Taking a chunk out of mobile wallet and mobile pay shares along the way – but not just at Whole Foods.
If Whole Foods and Amazon are successful in reshaping the grocery category to overlap with some aspects of food more typically consumed outside the home, then the next element of surprise to hit will be felt in other physical supermarkets, other online outlets for buying groceries, fast food/QSR, pizza joints, and all of the many aggregators that today deliver food to people who don’t want to cook.
Maybe Amazon will reconfigure the Whole Foods store footprint to include food marketplaces, where smaller, specialty players are brought into the Amazon ecosystem and given a chance to sell to a captive audience of buyers in search of a healthy and unique food experience, just like they’ve done online.

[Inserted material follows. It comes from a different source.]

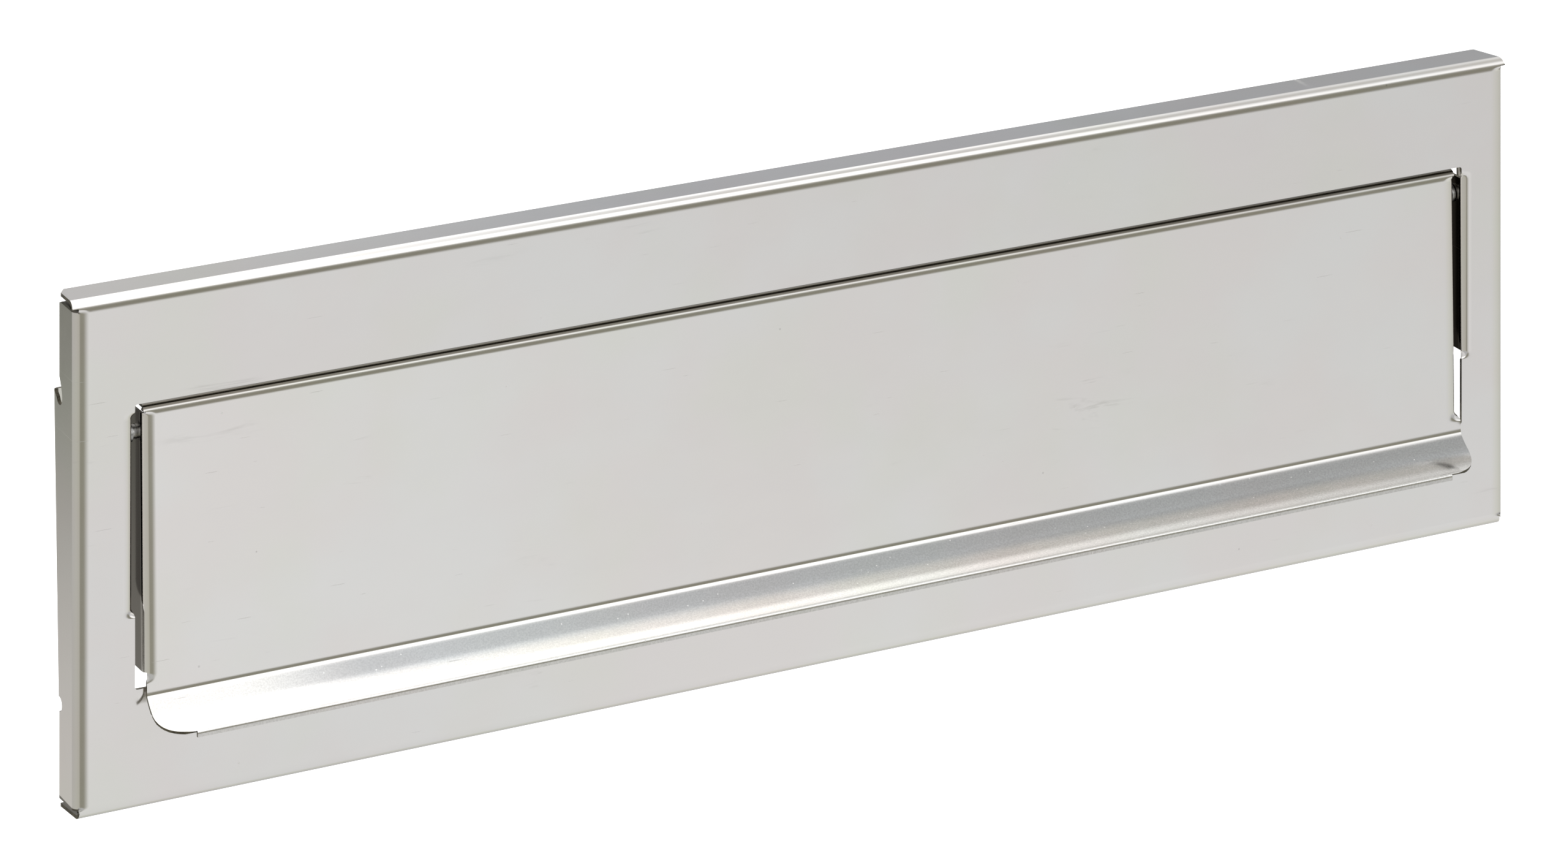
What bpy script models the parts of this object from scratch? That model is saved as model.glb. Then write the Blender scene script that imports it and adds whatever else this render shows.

Many of the same places where mobile wallet and mobile pay providers have spent time cultivating acceptance and usage given the frequency of spend in those places. Sure, Whole Foods accepts most digital wallets today, but Amazon Prime members won’t ever see a checkout lane or a terminal.
Just like consumers say they want it.
When Bezos started Amazon online in 1994, he started selling books because it was something that all consumers bought – CDs followed for the same reason. So, it shouldn’t come as a surprise that his big jump into physical retail is in a category that follows that same philosophy: all people have to eat and they generally do three times a day.
What he’d probably say, though, is that the element of surprise with the Whole Foods acquisition isn’t so much about beating the competition, but observing what consumers want and then giving it to them. But if that also means destabilizing the competition, then all the better.